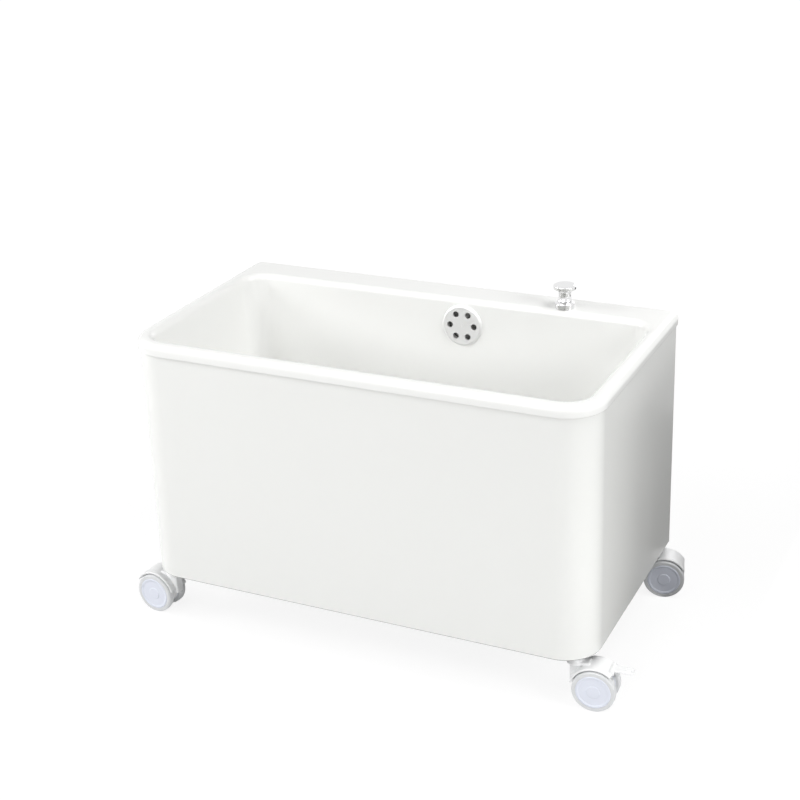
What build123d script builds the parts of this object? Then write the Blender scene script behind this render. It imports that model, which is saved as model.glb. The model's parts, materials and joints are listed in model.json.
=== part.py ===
from build123d import *
import math
import os

# A mop sink on four swivel casters: a one-piece bowl with a rolled rim and a rear deck,
# a wrap-around skirt, a pop-up waste worked by a knob on the deck, and an overflow.
# Millimetres, +Z up, front towards -Y. The origin is on the floor, below the body's middle.

# Body
RIM_WIDTH = 600.0
RIM_DEPTH = 328.0
UNDERBODY_HEIGHT = 80.0
FLOOR_GAP = 64.0
SHELL_WALL = 5.0
FRONT_CORNER_RADIUS = 48.0
RIM_BEAD_HEIGHT = 15.0
RIM_BAND = 20.0
DECK_DEPTH = 48.0
RIM_EDGE_RADIUS = 8.5
RIM_LIP_WALL = 3.0
RIM_LIP_RADIUS = 1.5
SEAT_GAP = 0.3
EDGE_SLACK = 1.0

# Bowl, measured from the rim
BOWL_DEPTH = 238.0
WALL_DRAFT = 3.0
BOWL_CORNER_RADIUS = 28.0
BOWL_FLOOR_RADIUS = 24.0
FLOOR_FALL = 0.02
LOFT_OVERRUN = 10.0

# Skirt and back panel
SKIRT_WALL = 3.0
REAR_RETURN = 15.0
PANEL_WALL = 3.0
PANEL_SCREW_RADIUS = 2.0
PANEL_SCREW_HEAD = 4.5
PANEL_SCREW_HEAD_HEIGHT = 2.2
PANEL_SCREW_HEAD_EDGE = 0.8
PANEL_SCREW_INSET = 7.5
PANEL_SCREW_ROWS = 4
PANEL_SCREW_TIP = 1.0

# Under-frame
RAIL_SIZE = 20.0
RAIL_WALL = 2.0
SOCKET_RADIUS = 9.5
SWIVEL_INSET = 27.0
BEARER_X = 170.0
STUD_RADIUS = 4.0
STUD_NUT_RADIUS = 7.5
STUD_NUT_HEIGHT = 6.5
STUD_FRONT_INSET = 44.0
STUD_REAR_INSET = 56.0
PAD_RADIUS = 18.0
PAD_HEIGHT = 8.0
PAD_BOSS_RADIUS = 11.0
SPACER_WIDTH = 30.0
SPACER_STEP = 1.0

# Drain
DRAIN_X = 30.0
DRAIN_SETBACK = 86.0
FLANGE_RADIUS = 34.0
FLANGE_THICKNESS = 3.0
FLANGE_CLEARANCE = 0.5
RECESS_BOSS_RADIUS = 41.0
NECK_RADIUS = 22.5
DRAIN_BORE_RADIUS = 19.0
NECK_LENGTH = 23.0
FLANGE_BEVEL = 1.0
SEAT_BEVEL = 3.0
GASKET_THICKNESS = 3.0
LOCKNUT_RADIUS = 32.0
LOCKNUT_HEIGHT = 8.0
LOCKNUT_NOTCHES = 8
LOCKNUT_NOTCH = (5.0, 9.0, 6.0)
WASTE_RADIUS = 26.0
WASTE_LENGTH = 47.0
TAILPIECE_RADIUS = 20.0
TAILPIECE_WALL = 2.0
TAILPIECE_LENGTH = 46.0
SLIP_NUT_RADIUS = 29.0
SLIP_NUT_HEIGHT = 14.0
SLIP_NUT_FLUTES = 6
SLIP_NUT_FLUTE = (3.0, 12.0)
TAILPIECE_COLLAR = 0.5

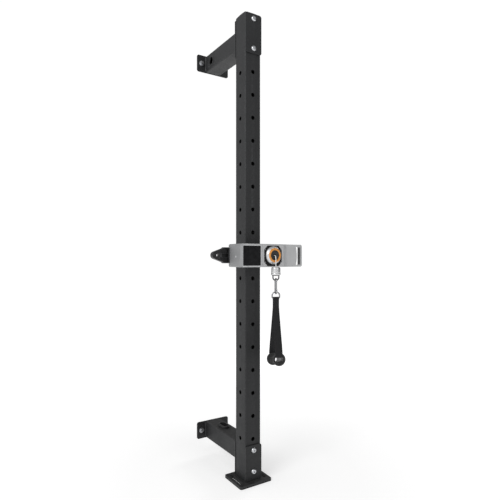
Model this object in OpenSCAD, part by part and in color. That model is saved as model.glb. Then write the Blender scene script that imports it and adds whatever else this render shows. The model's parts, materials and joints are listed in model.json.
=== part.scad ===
// Wall-fixed cable training column: a drilled square post with a sliding carriage,
// a compact motorised resistance unit on the carriage and a strap handle on its cable.
// Millimetres. +X is to the right seen from the front, +Y points at the wall, +Z is up.
// The origin is on the floor, on the axis of the post.

/* [Post] */
// Outside width of the square post
post_w = 80; // [70:1:100]
// Wall of the post and of the two wall arms
tube_wall = 3; // [2:0.5:4]
// Height of the top of the post
post_top = 2041; // [1980:1:2200]
// Diameter of the height holes
hole_d = 18; // [14:1:22]
// Distance between height holes
hole_pitch = 100; // [100:50:150]
// Height of the lowest hole
hole_first = 190; // [185:5:200]
// Number of height holes
hole_count = 17; // [12:1:17]

/* [Base] */
// Width of the floor plate
base_w = 160; // [140:5:240]
// Depth of the floor plate
base_d = 140; // [130:5:240]
// Thickness of the steel floor plate
base_t = 8; // [6:1:12]
// Thickness of the rubber pad under it
pad_t = 4; // [2:1:6]
// Length of the two floor bolt slots
slot_len = 94; // [40:2:100]
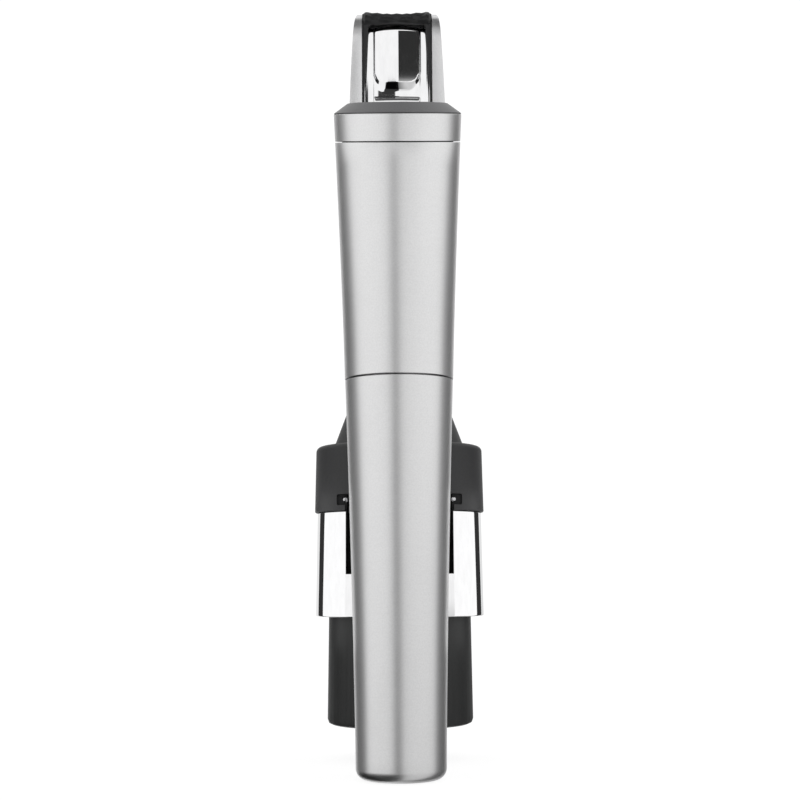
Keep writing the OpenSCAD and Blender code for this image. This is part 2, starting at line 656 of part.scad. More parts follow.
module gas_capsule() {
  color("silver") place() at_handle() rotate_extrude() difference() {
    union() {
      intersection() {
        translate([0, capsule_z + capsule_r]) circle(r = capsule_r, $fn = 96);
        square([20, capsule_z + capsule_r + e]);
      }
      polygon([[0, capsule_z + capsule_r], [capsule_r, capsule_z + capsule_r], [capsule_r, cap_neck_z - 18],
        [capsule_r - 0.9, cap_neck_z - 14.5], [capsule_r - 3, cap_neck_z - 11.4],
        [capsule_neck_r, cap_neck_z - 9.6], [capsule_neck_r, cap_neck_z], [0, cap_neck_z]]);
    }
    square([1.2, cap_neck_z + 10]);
    polygon([[0, capsule_z + 2], [5.6, capsule_z + 4], [capsule_r - 1, capsule_z + capsule_r], [capsule_r - 1, cap_neck_z - 18],
      [2.4, cap_neck_z - 10.5], [0, cap_neck_z - 9]]);
    translate([0, capsule_z - 65]) square([1.3, 64]);
  }
  color("silver") place() at_handle() translate([0, 0, capsule_z + 0.02]) cylinder(r = 1.25, h = 2.2, $fn = 32);
}

// ---------- clamp ----------
module clamp_housing() {
  color("#2b2b2d") place() difference() {
    union() {
      difference() {
        union() {
          rotate_extrude($fn = 128) polygon([[0, housing_z], [housing_r, housing_z],
            [housing_r, housing_top_z - 1.6], [housing_r - 0.5, housing_top_z - 0.5],
            [housing_r - 1.6, housing_top_z], [0, housing_top_z]]);
          translate([0, 0, housing_z - 6.8]) cylinder(r = band_in_r - 0.05, h = 7);
        }
        translate([0, 0, housing_z - 28]) cylinder(r = housing_r - 2.7, h = housing_h + 25);
      }
      translate([0, 0, housing_z]) cylinder(r = 9.6, h = housing_h - 2.2);
      translate([0, 0, housing_top_z - 0.5])
        cylinder(r1 = tower_r + 0.15, r2 = tower_top_r, h = tower_top_z - 4 - housing_top_z + 0.5);
      translate([0, 0, housing_top_z]) cylinder(r = tower_top_r, h = tower_top_z - housing_top_z);
      box(-block_hw, block_hw, -block_back, -6, housing_z, tower_top_z);
      // lugs for the jaw pins
      intersection() {
        both() {
          box(jaw_x - 2.6, jaw_x + 3.2, -15.5, -13.2, jaw_z - 1.9, housing_top_z - 2);
          box(jaw_x - 2.6, jaw_x + 3.2, 13.2, 15.5, jaw_z - 1.9, housing_top_z - 2);
        }
        cylinder(r = housing_r - 2.5, h = 200);
      }
    }
    // rear cut-out, wide at the pins
    both() {
      box(block_hw, jaw_x + 2.5, -40, -15.6, jaw_z - 1.5, jaw_z + 1.5);
      box(block_hw, slot_hw, -40, -15.6, housing_z - 20, jaw_z + 1.5);
      translate([jaw_x, -20, jaw_z]) rotate([-90, 0, 0]) cylinder(r = jaw_pin_r + 0.02, h = 35.5, $fn = 32);
    }
    // needle guide seat and open tower
    translate([0, 0, housing_z + 1.7]) cylinder(r = 5.5, h = 60);
    translate([0, 0, housing_z - 8]) cylinder(r = 2.5, h = 60, $fn = 32);
    translate([0, 0, housing_top_z - 3]) cylinder(r = 7.2, h = 60);
    // rail channel and stop pocket
    box(-rail_hw - 1.4, rail_hw + 1.4, -rail_back - 0.3, -rail_y + 0.3, housing_z - 8, tower_top_z + 20);
    box(-8.3, 8.3, -rail_back - 0.3, -rail_y + 0.8, housing_z - 8, housing_z + 3.1);
    // stop screws
    both() translate([7.55, 0, housing_z - 8]) cylinder(r = 0.82, h = 16.2, $fn = 32);
  }
}

module clamp_band() {
  color("gainsboro") place() difference() {
    rotate_extrude($fn = 128) polygon([[band_in_r, band_z], [band_r - 0.3, band_z], [band_r, band_z + 0.3],
      [band_r, housing_z - 0.3], [band_r - 0.2, housing_z - 0.1], [band_in_r, housing_z - 0.1]]);
    box(-slot_hw, slot_hw, -handle_y, -10, slot_z, housing_z + 20);
    box(-block_hw - 0.3, block_hw + 0.3, -handle_y, -10, band_z - 20, housing_z + 20);
  }
}

module needle_guide() {
  color("white") place() difference() {
    union() {
      translate([0, 0, housing_z + 1.8]) cylinder(r = 5.45, h = housing_h - 4.7);
      translate([0, 0, housing_top_z - 2.95]) cylinder(r = 7.1, h = 2.4);
    }
    translate([0, 0, housing_z - 8]) cylinder(r = needle_r + 0.15, h = 40, $fn = 24);
    translate([0, 0, housing_top_z - 6]) cylinder(r1 = needle_r, r2 = 4.4, h = 5.6, $fn = 32);
  }
}

module glide_strips() {
  color("white") place() both()
    box(rail_hw + 0.2, rail_hw + 1.35, -rail_back - 0.2, -rail_y + 0.2, housing_z + 5.2, tower_top_z - 1);
}

module jaw_pins() {
  color("silver") place() both() translate([jaw_x, -17.2, jaw_z]) rotate([-90, 0, 0])
    cylinder(r = jaw_pin_r, h = 32.6, $fn = 32);
}

module bottle_stop() {
  color("#1c1c1e") place() difference() {
    translate([0, 0, stop_z]) cylinder(r = neck_r - 0.45, h = stop_h - 0.02);
    translate([0, 0, stop_z - 1]) cylinder(r = 3, h = 8, $fn = 48);
    both() translate([7.55, 0, stop_z - 1]) cylinder(r = 0.95, h = 8, $fn = 32);
    both() translate([7.55, 0, stop_z - 1]) cylinder(r = 1.9, h = 2.4, $fn = 32);
  }
}

module bottle_stop_screws() {
  color("silver") place() both() translate([7.55, 0, 0]) {
    translate([0, 0, stop_z + 1]) cylinder(r = 0.8, h = 9, $fn = 32);
    translate([0, 0, stop_z + 0.4]) cylinder(r = 1.8, h = 0.95, $fn = 32);
  }
}

module jaw_springs() {
  color("silver") place() for (s = [-1, 1]) translate([s * jaw_x, 3.4, jaw_z]) rotate([90, 0, 0])
    coil(1.7, 0.3, 5, 6.8);
}

// ---------- jaws ----------
module jaw() {
  color("#1c1c1e") place() difference() {
    union() {
      rotate([0, 0, -55]) rotate_extrude(angle = 110, $fn = 128) polygon([[jaw_in_r, jaw_foot_z],
        [jaw_foot_r - 1.2, jaw_foot_z], [jaw_foot_r - 0.35, jaw_foot_z + 0.4], [jaw_foot_r, jaw_foot_z + 1.4],
        [jaw_r, band_z + 2], [jaw_r, jaw_z - 2.3], [jaw_in_r, jaw_z - 2.3]]);
      intersection() {
        union() {
          translate([jaw_x, -12.9, jaw_z]) rotate([-90, 0, 0]) cylinder(r = 3, h = 25.8, $fn = 48);
          box(jaw_x, jaw_r, -12.9, 12.9, jaw_z - 5.8, jaw_z + 1);
        }
        cylinder(r = jaw_r, h = jaw_z + 20, $fn = 96);
      }
    }
    box(jaw_x - 4.7, jaw_x + 2.6, -4, 4, jaw_z - 11.3, jaw_z + 20);
    translate([jaw_x, -30, jaw_z]) rotate([-90, 0, 0]) cylinder(r = jaw_pin_r + 0.06, h = 60, $fn = 32);
  }
}

module jaw_pad() {
  z = jaw_foot_z + 26.5;
  color("#111111") place() rotate([0, 0, -44]) rotate_extrude(angle = 88, $fn = 128) polygon(concat(
    [[jaw_in_r - 0.05, z - 24], [jaw_in_r - 0.05, z], [neck_r + 1.2, z]],
    [for (i = [0:4]) each [[neck_r, z - 1.5 - i * 4.6], [neck_r, z - 4.6 - i * 4.6],
      [neck_r + 0.6, z - 5.1 - i * 4.6], [neck_r + 0.6, z - 5.6 - i * 4.6]]],
    [[neck_r + 1.2, z - 24]]));
}

module right_jaw() { jaw(); }
module right_jaw_pad() { jaw_pad(); }
module left_jaw() { mirror([1, 0, 0]) jaw(); }
module left_jaw_pad() { mirror([1, 0, 0]) jaw_pad(); }

handle_shell();
collar_ring();
cap_plate();
head_frame();
head_cover();
trigger_pin();
rail();
rail_screws();
rail_stop();
stop_screw();
needle();
needle_hub();
needle_seal();
spout();
spout_nut();
valve_block();
valve_spring();
gas_tube();
regulator_body();
regulator_cap();
regulator_spring();
piercer();
capsule_seal();
cup_thread_ring();
regulator_piston();
piston_seal();
trigger_arms();
trigger_frame();
thumb_pad();
valve_plunger();
plunger_seal();
capsule_cup();
cup_cushion();
gas_capsule();
clamp_housing();
clamp_band();
needle_guide();
glide_strips();
jaw_pins();
bottle_stop();
bottle_stop_screws();
jaw_springs();
left_jaw();
left_jaw_pad();
right_jaw();
right_jaw_pad();
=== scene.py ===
import json
import math
import bpy
import bmesh
from mathutils import Matrix, Vector


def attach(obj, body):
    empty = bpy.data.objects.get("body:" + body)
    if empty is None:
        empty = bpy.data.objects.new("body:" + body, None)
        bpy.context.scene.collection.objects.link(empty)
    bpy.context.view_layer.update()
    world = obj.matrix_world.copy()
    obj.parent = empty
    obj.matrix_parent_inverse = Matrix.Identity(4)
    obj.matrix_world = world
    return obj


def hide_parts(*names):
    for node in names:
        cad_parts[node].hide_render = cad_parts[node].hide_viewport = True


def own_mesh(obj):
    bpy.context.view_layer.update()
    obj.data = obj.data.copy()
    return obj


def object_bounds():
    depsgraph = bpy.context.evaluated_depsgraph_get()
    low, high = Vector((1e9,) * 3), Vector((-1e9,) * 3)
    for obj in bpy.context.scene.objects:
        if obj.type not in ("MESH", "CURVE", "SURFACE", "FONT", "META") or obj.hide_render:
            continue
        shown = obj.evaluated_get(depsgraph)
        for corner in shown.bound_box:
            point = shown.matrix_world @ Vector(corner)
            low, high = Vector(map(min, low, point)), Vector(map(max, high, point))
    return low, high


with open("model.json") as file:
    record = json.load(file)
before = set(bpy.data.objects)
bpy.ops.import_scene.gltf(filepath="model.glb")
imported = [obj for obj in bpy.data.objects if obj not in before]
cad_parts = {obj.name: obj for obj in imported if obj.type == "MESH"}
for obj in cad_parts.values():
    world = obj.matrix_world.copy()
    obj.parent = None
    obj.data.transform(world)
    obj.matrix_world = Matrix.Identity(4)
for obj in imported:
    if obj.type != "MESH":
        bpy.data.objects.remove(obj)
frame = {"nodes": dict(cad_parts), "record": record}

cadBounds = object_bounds()
nodes = frame["nodes"]
record = frame["record"]
mm = 0.001
baseZ = cadBounds[0][2]    # the cup's base, where the floor lies; heights below count from it
slotOf = {entry["node"]: entry["material_slot"] for entry in record["subparts"]}
bodyOf = {node: body for body, members in record["behaviour"]["bodies"].items() for node in members}


# ---- shader maths: a socket that can be added, multiplied and so on
class Wire:
    def __init__(self, tree, socket):
        self.tree = tree
        self.socket = socket

    def node(self, kind, settings=None, inputs=None, output=0):
        made = self.tree.nodes.new(kind)
        for key, value in (settings or {}).items():
            setattr(made, key, value)
        for key, value in (inputs or {}).items():
            if isinstance(value, Wire):
                self.tree.links.new(value.socket, made.inputs[key])
            else:
                made.inputs[key].default_value = value
        return Wire(self.tree, made.outputs[output])

    def maths(self, operation, first, second=0.0):
        return self.node("ShaderNodeMath", {"operation": operation}, {0: first, 1: second})

    def __add__(self, other): return self.maths("ADD", self, other)
    def __radd__(self, other): return self.maths("ADD", other, self)
    def __sub__(self, other): return self.maths("SUBTRACT", self, other)
    def __rsub__(self, other): return self.maths("SUBTRACT", other, self)
    def __mul__(self, other): return self.maths("MULTIPLY", self, other)
    def __rmul__(self, other): return self.maths("MULTIPLY", other, self)
    def __truediv__(self, other): return self.maths("DIVIDE", self, other)
    def __pow__(self, other): return self.maths("POWER", self, other)


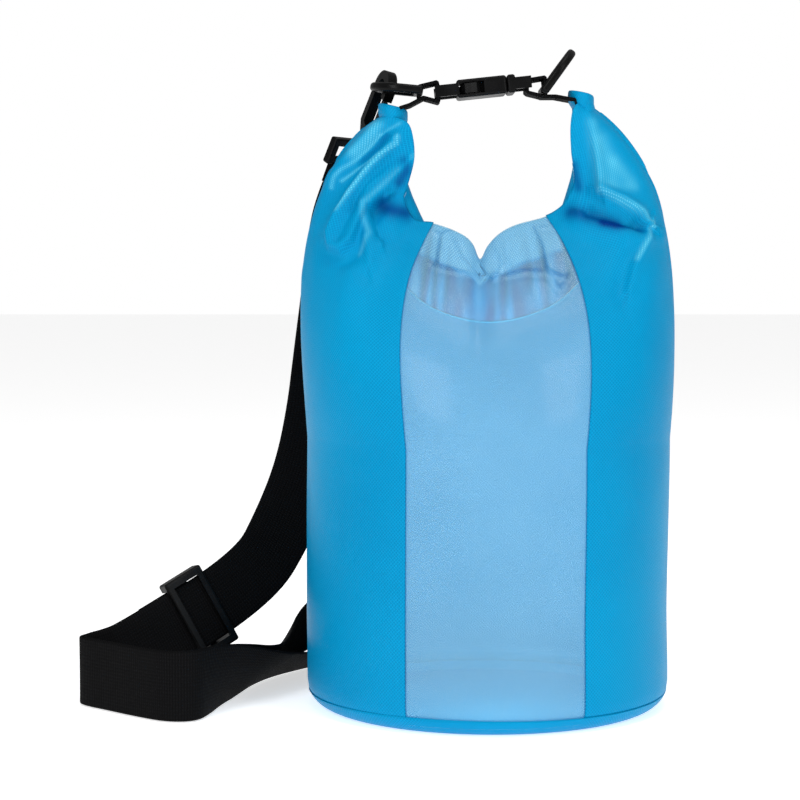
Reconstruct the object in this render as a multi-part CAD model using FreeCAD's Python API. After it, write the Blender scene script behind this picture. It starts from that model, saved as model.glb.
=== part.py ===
import FreeCAD, Part
import math
import os

V = FreeCAD.Vector

# Roll-top dry bag with a clear front window, a side-release buckle and a shoulder strap.
# Millimetres. +Z up, +X to the bag's right as seen from the window, window facing -Y.
# Origin: centre of the base, on the surface that the bag stands on.

# ---- Driving dimensions ----
BODY_R = 101.0            # radius of the round tube at the base
CORNER_R = 14.0           # rounding between the base and the tube
WALL = 0.8                # coated fabric
SEAM_Z = 10.0             # top of the base panel's turned-up rim
WEB_Y = -14.0             # plane where front and back panels meet below the roll
TOP_Z = 350.0             # above everything made of fabric
FRONT_SLOPE = 0.62        # how fast the shoulder falls towards the front
BACK_SLOPE = 0.35         # and towards the back
ROLL_X, ROLL_Z = 1.0, 282.0   # centre of the U that the rolled mouth is bent into
ROLL_OUT_R = 67.0         # the roll's outer edge
ROLL_IN_R = 36.0          # the roll's inner edge
ROLL_GAP = 2.0            # clearance between the roll and the panels
ROLL_LIFT = 1.0           # from the ridge's plane to the roll's front face
# Middle of the roll and its half height and half depth, at its left and right ends.
LEFT_END = ((-52.5, 331, 5.4, 13.0), (-53, 315, 7.4, 12.4), (-55.5, 299, 9.0, 11.6))
RIGHT_END = ((55.5, 299, 9.6, 11.6), (54, 318, 8.2, 12.4), (51.5, 338, 5.6, 13.0))
STIFFENER = (18.0, 1.2)   # width and thickness of the strip in the roll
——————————
Required work = Starting at the line that contains "regulator_body();" and stopping at the line that contains "shown = obj.evaluated_get(depsgraph)", transcribe the lines exactly; both boundary lines are to be included.

Written answer =
regulator_body();
regulator_cap();
regulator_spring();
piercer();
capsule_seal();
cup_thread_ring();
regulator_piston();
piston_seal();
trigger_arms();
trigger_frame();
thumb_pad();
valve_plunger();
plunger_seal();
capsule_cup();
cup_cushion();
gas_capsule();
clamp_housing();
clamp_band();
needle_guide();
glide_strips();
jaw_pins();
bottle_stop();
bottle_stop_screws();
jaw_springs();
left_jaw();
left_jaw_pad();
right_jaw();
right_jaw_pad();
=== scene.py ===
import json
import math
import bpy
import bmesh
from mathutils import Matrix, Vector


def attach(obj, body):
    empty = bpy.data.objects.get("body:" + body)
    if empty is None:
        empty = bpy.data.objects.new("body:" + body, None)
        bpy.context.scene.collection.objects.link(empty)
    bpy.context.view_layer.update()
    world = obj.matrix_world.copy()
    obj.parent = empty
    obj.matrix_parent_inverse = Matrix.Identity(4)
    obj.matrix_world = world
    return obj


def hide_parts(*names):
    for node in names:
        cad_parts[node].hide_render = cad_parts[node].hide_viewport = True


def own_mesh(obj):
    bpy.context.view_layer.update()
    obj.data = obj.data.copy()
    return obj


def object_bounds():
    depsgraph = bpy.context.evaluated_depsgraph_get()
    low, high = Vector((1e9,) * 3), Vector((-1e9,) * 3)
    for obj in bpy.context.scene.objects:
        if obj.type not in ("MESH", "CURVE", "SURFACE", "FONT", "META") or obj.hide_render:
            continue
        shown = obj.evaluated_get(depsgraph)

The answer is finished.